§ **YOUR INSTRUCTIONS**
The listing below should be copied in full, word for word.

§ **DATA EXCERPT**
-*-*-
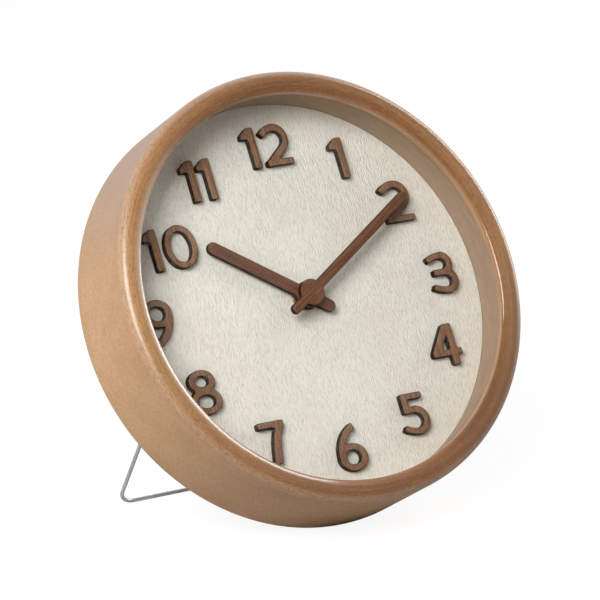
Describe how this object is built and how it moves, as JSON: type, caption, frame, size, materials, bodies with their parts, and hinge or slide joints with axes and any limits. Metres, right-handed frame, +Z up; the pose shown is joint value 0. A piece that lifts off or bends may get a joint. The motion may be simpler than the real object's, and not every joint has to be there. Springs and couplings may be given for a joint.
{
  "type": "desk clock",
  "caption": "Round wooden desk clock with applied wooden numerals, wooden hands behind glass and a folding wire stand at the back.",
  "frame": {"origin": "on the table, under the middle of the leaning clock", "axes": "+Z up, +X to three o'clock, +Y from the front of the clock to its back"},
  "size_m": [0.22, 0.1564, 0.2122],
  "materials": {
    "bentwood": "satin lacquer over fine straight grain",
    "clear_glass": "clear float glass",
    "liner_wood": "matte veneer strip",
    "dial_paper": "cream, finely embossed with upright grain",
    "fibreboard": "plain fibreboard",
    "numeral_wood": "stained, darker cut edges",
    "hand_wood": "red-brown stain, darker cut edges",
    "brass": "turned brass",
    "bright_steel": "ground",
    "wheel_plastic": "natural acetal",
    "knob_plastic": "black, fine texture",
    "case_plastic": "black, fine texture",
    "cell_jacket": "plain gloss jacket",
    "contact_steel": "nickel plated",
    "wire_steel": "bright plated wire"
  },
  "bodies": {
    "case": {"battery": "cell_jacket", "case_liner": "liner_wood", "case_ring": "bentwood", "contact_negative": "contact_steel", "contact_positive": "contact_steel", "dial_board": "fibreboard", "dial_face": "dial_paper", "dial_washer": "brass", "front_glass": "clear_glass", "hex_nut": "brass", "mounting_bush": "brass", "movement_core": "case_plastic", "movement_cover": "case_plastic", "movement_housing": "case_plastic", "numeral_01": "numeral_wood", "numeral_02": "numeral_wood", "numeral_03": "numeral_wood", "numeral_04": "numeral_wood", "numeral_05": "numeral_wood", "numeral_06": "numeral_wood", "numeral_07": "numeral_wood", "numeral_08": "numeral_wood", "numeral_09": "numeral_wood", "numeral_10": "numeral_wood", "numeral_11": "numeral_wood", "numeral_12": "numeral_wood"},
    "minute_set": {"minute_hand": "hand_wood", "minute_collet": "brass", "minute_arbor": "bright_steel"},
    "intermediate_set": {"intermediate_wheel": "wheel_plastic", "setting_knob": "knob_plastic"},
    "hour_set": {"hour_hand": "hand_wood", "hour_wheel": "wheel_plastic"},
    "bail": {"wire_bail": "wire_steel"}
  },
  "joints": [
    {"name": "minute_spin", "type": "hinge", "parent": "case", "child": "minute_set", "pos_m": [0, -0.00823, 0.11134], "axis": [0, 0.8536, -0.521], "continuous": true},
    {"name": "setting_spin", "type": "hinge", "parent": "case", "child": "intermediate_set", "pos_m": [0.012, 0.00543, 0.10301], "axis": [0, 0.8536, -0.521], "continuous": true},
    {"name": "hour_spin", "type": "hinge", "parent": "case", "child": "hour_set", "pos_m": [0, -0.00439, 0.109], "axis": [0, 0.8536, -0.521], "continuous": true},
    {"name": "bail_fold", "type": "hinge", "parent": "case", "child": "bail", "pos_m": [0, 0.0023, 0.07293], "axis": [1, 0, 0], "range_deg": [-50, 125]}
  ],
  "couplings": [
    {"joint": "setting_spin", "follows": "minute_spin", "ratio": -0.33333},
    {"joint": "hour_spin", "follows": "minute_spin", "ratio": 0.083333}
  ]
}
-*-*-
§ **RESPONSE TO THIS TASK**
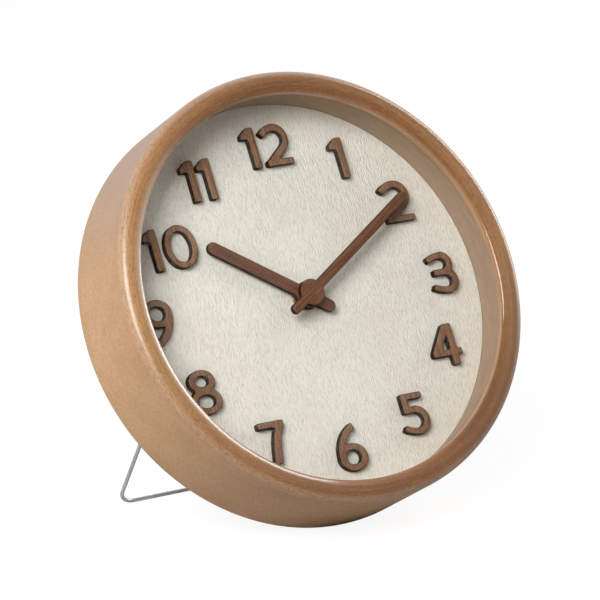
Describe how this object is built and how it moves, as JSON: type, caption, frame, size, materials, bodies with their parts, and hinge or slide joints with axes and any limits. Metres, right-handed frame, +Z up; the pose shown is joint value 0. A piece that lifts off or bends may get a joint. The motion may be simpler than the real object's, and not every joint has to be there. Springs and couplings may be given for a joint.
{
  "type": "desk clock",
  "caption": "Round wooden desk clock with applied wooden numerals, wooden hands behind glass and a folding wire stand at the back.",
  "frame": {"origin": "on the table, under the middle of the leaning clock", "axes": "+Z up, +X to three o'clock, +Y from the front of the clock to its back"},
  "size_m": [0.22, 0.1564, 0.2122],
  "materials": {
    "bentwood": "satin lacquer over fine straight grain",
    "clear_glass": "clear float glass",
    "liner_wood": "matte veneer strip",
    "dial_paper": "cream, finely embossed with upright grain",
    "fibreboard": "plain fibreboard",
    "numeral_wood": "stained, darker cut edges",
    "hand_wood": "red-brown stain, darker cut edges",
    "brass": "turned brass",
    "bright_steel": "ground",
    "wheel_plastic": "natural acetal",
    "knob_plastic": "black, fine texture",
    "case_plastic": "black, fine texture",
    "cell_jacket": "plain gloss jacket",
    "contact_steel": "nickel plated",
    "wire_steel": "bright plated wire"
  },
  "bodies": {
    "case": {"battery": "cell_jacket", "case_liner": "liner_wood", "case_ring": "bentwood", "contact_negative": "contact_steel", "contact_positive": "contact_steel", "dial_board": "fibreboard", "dial_face": "dial_paper", "dial_washer": "brass", "front_glass": "clear_glass", "hex_nut": "brass", "mounting_bush": "brass", "movement_core": "case_plastic", "movement_cover": "case_plastic", "movement_housing": "case_plastic", "numeral_01": "numeral_wood", "numeral_02": "numeral_wood", "numeral_03": "numeral_wood", "numeral_04": "numeral_wood", "numeral_05": "numeral_wood", "numeral_06": "numeral_wood", "numeral_07": "numeral_wood", "numeral_08": "numeral_wood", "numeral_09": "numeral_wood", "numeral_10": "numeral_wood", "numeral_11": "numeral_wood", "numeral_12": "numeral_wood"},
    "minute_set": {"minute_hand": "hand_wood", "minute_collet": "brass", "minute_arbor": "bright_steel"},
    "intermediate_set": {"intermediate_wheel": "wheel_plastic", "setting_knob": "knob_plastic"},
    "hour_set": {"hour_hand": "hand_wood", "hour_wheel": "wheel_plastic"},
    "bail": {"wire_bail": "wire_steel"}
  },
  "joints": [
    {"name": "minute_spin", "type": "hinge", "parent": "case", "child": "minute_set", "pos_m": [0, -0.00823, 0.11134], "axis": [0, 0.8536, -0.521], "continuous": true},
    {"name": "setting_spin", "type": "hinge", "parent": "case", "child": "intermediate_set", "pos_m": [0.012, 0.00543, 0.10301], "axis": [0, 0.8536, -0.521], "continuous": true},
    {"name": "hour_spin", "type": "hinge", "parent": "case", "child": "hour_set", "pos_m": [0, -0.00439, 0.109], "axis": [0, 0.8536, -0.521], "continuous": true},
    {"name": "bail_fold", "type": "hinge", "parent": "case", "child": "bail", "pos_m": [0, 0.0023, 0.07293], "axis": [1, 0, 0], "range_deg": [-50, 125]}
  ],
  "couplings": [
    {"joint": "setting_spin", "follows": "minute_spin", "ratio": -0.33333},
    {"joint": "hour_spin", "follows": "minute_spin", "ratio": 0.083333}
  ]
}